Wedding couples were given up to six vacuum cleaners as wedding presents as their generous friends and family gave away the Hoovers and kept the free flights.

A Hoover customer blocked a Hoover service van into his driveway for 13 days - an action worthy of Alan Bennett himself.

'Instead of spending a little sucking new customers in, they spent millions blowing away their good name.' said the BBC.

'A major snafu of EPIC proportions' said the PR man.

'Hoover sucks' said disgruntled customers, as the company tried to worm out of the offer.

Ooh how we laughed.

From comedy comes tragedy:

The Hoover Free Flights Fiasco 'brought one of Britain's most famous brands to its knees'.

The damage to Hoover's reputation was 'incalculable'.

Three Hoover bosses were sacked.

In 1997, five years later, 'court cases threaten to open the floodgates to more claims'.

All of Hoovers UK factories were closed, ending a 50 year history.

Hoover's whole European division was sold to an Italian company called Candy.

Standing back from the comedy and the tragedy of this, what lessons are to be learnt from a more professional, objective analysis?

And what on earth has the Hoover Free Flight Fiasco go to do with immigration?

Well I can tell you.

In the trade, it is called redemption.

For, in the sales promotion arm of the marketing business, there are two key steps:

1. Define the numbers.

2. Control the numbers.

Haven't we heard this before?

Redemption is where, having defined the offer, a calculation is made as to how many customers will take up - redeem - the offer. In many cases, redemption is a comparatively low percentage of sales. Many customers don't see the offer as worth bothering about.

Thus, professionally speaking, Hoover's mistake was not only to make an offer that exceeded that value of the sale price of their product but also to miscalculate - disastrously - the level of redemption.

In simple business terms, it is a question of forecast v reality. And, as anyone who has managed a business knows, you get your forecasts wrong and you pay the price.

The Labour Government and Immigration

Two months ago, in November 2013, Jack Straw, who was our Home Secretary in 2004, admitted that throwing open Britain's borders to migrants from other new EU states that year had been a 'spectacular mistake'.

At the time, Britain was one of only three EU to allow free migration for workers from EU accession states including Poland, Hungary and the Czech Republic. Ministers expected up to 13,000 a year to move to Britain but, by 2006, at least 600,000 immigrants from East Europe had been let through our doors. In 2010 alone, the UK's net migration figure was 252,000.
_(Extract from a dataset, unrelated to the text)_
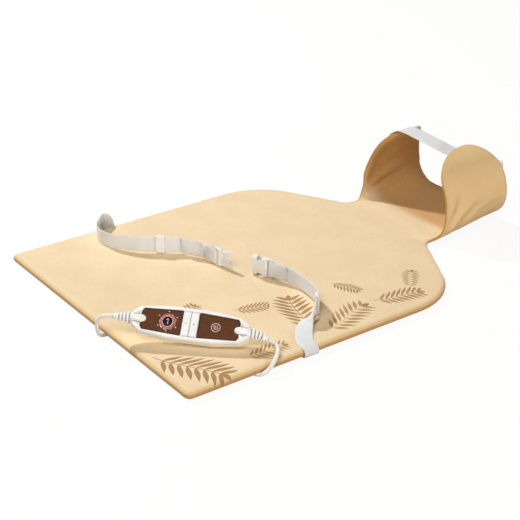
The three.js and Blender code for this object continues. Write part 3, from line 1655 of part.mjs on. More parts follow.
function beltAssembly() {
  const group = new THREE.Group();
  group.add(
    piece('left_belt_webbing', ribbon(leftBeltRows(), webbingWidth, webbingThickness), whiteWebbing),
    piece('right_belt_webbing', ribbon(rightBeltRows(), webbingWidth, webbingThickness), whiteWebbing),
    placed(piece('belt_slider', sliderLoop(sliderLength), whitePlastic), sliderPlace),
    placed(piece('belt_adjuster', sliderLoop(adjusterLength), whitePlastic), adjusterPlace),
    placed(piece('buckle_plug', bucklePlug(), whitePlastic), bucklePlace),
    placed(piece('buckle_socket', buckleSocket(), whitePlastic), socketPlace),
  );
  return group;
}

function controllerAssembly() {
  const group = new THREE.Group();
  const buttonX = barWidth / 4 - clearance / 4;
  const padRelief = strainRelief(0).rotateZ(Math.PI);
  group.add(
    piece('controller_upper_housing', upperHousing(), whitePlastic),
    piece('controller_lower_housing', lowerHousing(), whitePlastic),
    piece('display_window', displayWindow(), brownPanel),
    piece('plain_window', windowPlate(), brownPanel),
    piece('level_ring', levelRing(), redRing),
    piece('display_lens', displayLens(), clearLens),
    piece('minus_button', pushButton().translate(-buttonX, 0, 0), whitePlastic),
    piece('plus_button', pushButton().translate(buttonX, 0, 0), whitePlastic),
    piece('minus_switch', tactSwitch().translate(-buttonX, 0, 0), blackPlastic),
    piece('plus_switch', tactSwitch().translate(buttonX, 0, 0), blackPlastic),
    piece('circuit_board', circuitBoard(), boardGreen),
    piece('digit_display', block(10, 12, 4.6, 1).translate(ringAcross, 0, 0), blackPlastic),
    piece('control_chip', block(9, 9, 1.6, 0.5).translate(18, 6, 0), blackPlastic),
    piece('power_switch', block(8, 6, 4, 0.6).translate(38, 1, 0), blackPlastic),
    piece('fuse', fuse().translate(24, -11, 0), steel),
    piece('capacitor', capacitor().translate(28, 8, 0), blackPlastic),
    piece('mains_strain_relief', strainRelief(reliefBend), whitePlastic),
    piece('pad_strain_relief', padRelief, whitePlastic),
  );
  bossPlaces().forEach((place, i) => {
    group.add(piece(`housing_screw_${i + 1}`, housingScrew(place), steel));
  });
  group.position.set(controllerAcross, controllerAlong, controllerHeight);
  group.rotation.set(radians(controllerRoll), radians(controllerPitch), radians(controllerYaw), 'ZYX');
  return group;
}

function cordAssembly() {
  const group = new THREE.Group();
  group.add(
    piece('pad_cord', cordTube(padCordPoints), cordJacket),
    piece('mains_cord', cordTube(mainsCordPoints), cordJacket),
    piece('mains_coil', coilTube(), cordJacket),
    piece('coil_tie', coilTie(), blackPlastic),
    piece('mains_cord_tail', cordTail(), cordJacket),
    piece('mains_plug_relief', placeAtPlug(plugRelief()), cordJacket),
    piece('mains_plug_body', placeAtPlug(plugBody()), whitePlastic),
    piece('mains_plug_pin_1', placeAtPlug(plugPin(-1)), brass),
    piece('mains_plug_pin_2', placeAtPlug(plugPin(1)), brass),
  );
  return group;
}

const heatingPad = new THREE.Group();
heatingPad.name = 'heating_pad';
heatingPad.add(padAssembly(), collarAssembly(), beltAssembly(), controllerAssembly(), cordAssembly());
heatingPad.position.y = -totalLength / 2;

export default heatingPad;
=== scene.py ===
import math

import bmesh
import bpy
import numpy as np
from mathutils import Matrix, Vector


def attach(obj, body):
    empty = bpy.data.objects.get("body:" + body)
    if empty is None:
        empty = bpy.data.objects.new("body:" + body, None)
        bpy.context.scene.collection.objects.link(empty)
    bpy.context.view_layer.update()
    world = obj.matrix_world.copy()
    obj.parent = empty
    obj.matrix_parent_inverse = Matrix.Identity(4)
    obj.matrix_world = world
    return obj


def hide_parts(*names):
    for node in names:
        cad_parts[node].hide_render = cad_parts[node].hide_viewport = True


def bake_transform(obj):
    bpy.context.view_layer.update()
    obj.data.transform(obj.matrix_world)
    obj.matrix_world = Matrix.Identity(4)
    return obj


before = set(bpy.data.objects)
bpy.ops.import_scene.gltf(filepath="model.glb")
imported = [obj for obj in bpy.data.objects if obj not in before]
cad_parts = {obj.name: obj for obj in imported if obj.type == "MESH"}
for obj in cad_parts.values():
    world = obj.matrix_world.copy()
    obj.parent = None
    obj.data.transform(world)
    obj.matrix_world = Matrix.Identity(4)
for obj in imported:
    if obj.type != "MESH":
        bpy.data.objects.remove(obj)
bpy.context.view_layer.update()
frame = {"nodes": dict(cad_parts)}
nodes = frame["nodes"]

# Lengths are in millimetres, with y counted from the hem of the pad, unless a comment says otherwise
LENGTH = 610.0
HALF = 210.0
SIDE = 336.0
SHOULDER = 93.0
SHOULDER_TURN = math.radians(61)
NECK_HALF = 80.0
FILLET = 16.0
HEM_CORNER = 8.0
THICK = 12.0


def place(p):
    """Millimetres from the hem to metres in the row frame."""
    return Vector((p[0] / 1000, (p[1] - LENGTH / 2) / 1000, p[2] / 1000))


def linked(name, data):
    obj = bpy.data.objects.new(name, data)
    bpy.context.scene.collection.objects.link(obj)
    return obj


def face_along(obj, way):
    obj.rotation_mode = "QUATERNION"
    obj.rotation_quaternion = way.to_track_quat("-Z", "Y")


# Camera
scene = bpy.context.scene
cam_data = bpy.data.cameras.new("camera")
cam_data.sensor_width = 36
cam_data.lens = 88.4
cam_data.clip_start = 0.05
cam_data.clip_end = 50
cam = linked("camera", cam_data)
cam.location = place((1186.7, -615.7, 747.7))
face_along(cam, place((-22.6, 264.9, 0)) - cam.location)
scene.camera = cam
scene.view_settings.view_transform = "Standard"

# Lamps, with places and sizes in metres
WHITE_LIGHT = (0.98, 0.99, 1.0)
WARM_LIGHT = (1.0, 0.95, 0.86)


def lamp(name, at, size, power, colour):
    data = bpy.data.lights.new(name, "AREA")
    data.shape = "DISK"
    data.size = size
    data.energy = power
    data.color = colour
    obj = linked(name, data)
    obj.location = at
    face_along(obj, -Vector(at))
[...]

But immigration is not just a European issue. Sir Andrew Green, head of the Migration Watch think tank, said: "There's been a lot of focus on EU migration. The reality is this - in the Labour years there was net foreign immigration of three and a half million. Only one in five of those was actually from the European Union."

Three and a half million?!

You what?!

The Coalition Government and Immigration

In August 2006, the Conservative shadow immigration minister Damian Green said: "These figures make it all the more urgent that the government takes an early decision and stops ducking and diving on the issue of Bulgaria and Romania entering the EU."

Did you get that?

The Conservative Party identified the problem in 2006.

And now we learn that David Cameron has slammed Labour's decision to permit workers from new EU members states to come to Britain in 2004 as 'a monumental mistake'. He made the comments as he announced plans to ban EU migrants from claiming benefits for the first three months after they arrive in the UK.

This was on 27 November 2013!

It gets worse. This week, in January 2014, we are told that the 'UK Cabinet is split on EU immigration'.

Isn't this all a bit late?

As anyone who has run a business knows, if you let problems fester for over seven years you will pay the price.

The Immigration Fiasco

Our politicians - all of them - have made such an appalling mess of immigration that they, as they themselves like to say, 'not fit for purpose'.

What is it about immigration that I'm not getting?

As a country, does immigration really divided us on political lines? Is there really a left and right view on this? Capitalism v socialism? White collar v blue collar? Private school v state school? What is all this? Call me naive, but aren't the good people of Great Britain more united on immigration than our Oxbridgian political leaders like to portray?

Do you know anyone - anyone at all - who wants nil migration? Not one immigrant?

I don't.

Don't we all know that millions of our fellow Britons live abroad; that most immigrants are honest, decent people who are happy to have here; that some immigration is fine, as long as the numbers are controlled - and that our political masters have mucked up again?

And why is this all about EU migration? What about our friends in the Commonwealth, whose languages, cultures and histories we share and who fought alongside us for the freedom for people like me to write things like this (against, as it happens, other EU countries)? Don't we owe them a debt of honour?

Have our politicians got a grip on all this?

Or have they shown that they are the last people who should decide these matters?

For surely, just like the redemption of a sales promotion campaign, immigration is a question of balance:

1. Define the numbers.

2. Manage the numbers.

It can't be that difficult, can it? First, you calculate how many are going to leave our shores in any given year. Then you get an independent economist to forecast the prevailing issues and work out how many immigrants you can admit by social class, by age, by profession, by country of origin. There are experts who do this kind of thing for a living and, if they muck things up, you can fire them.

It is very important that the people who police the numbers are accountable for their performance. Who has been accountable so far? How many people, like the bosses of Hoover, have been sacked?

Surely letting three and a half million people into our country by accident eclipses even the Hoover Free Flights Fiasco in its gross incompetence? Isn't balance the last thing we are going to get from our adversorial, divisive political system?

And surely, like interest rates, where Governor of the Bank of England heads a committee of non-political experts to i) define the numbers and ii) manage the numbers, it would be better to keep the politicians away from this key issue. All they would have to argue about would be the proportions of immigrants allowed in within an independently calculated annual total.

For when it comes to immigration, politicians aren't going to solve the problem are they?

Let's face it, politicians ARE the problem.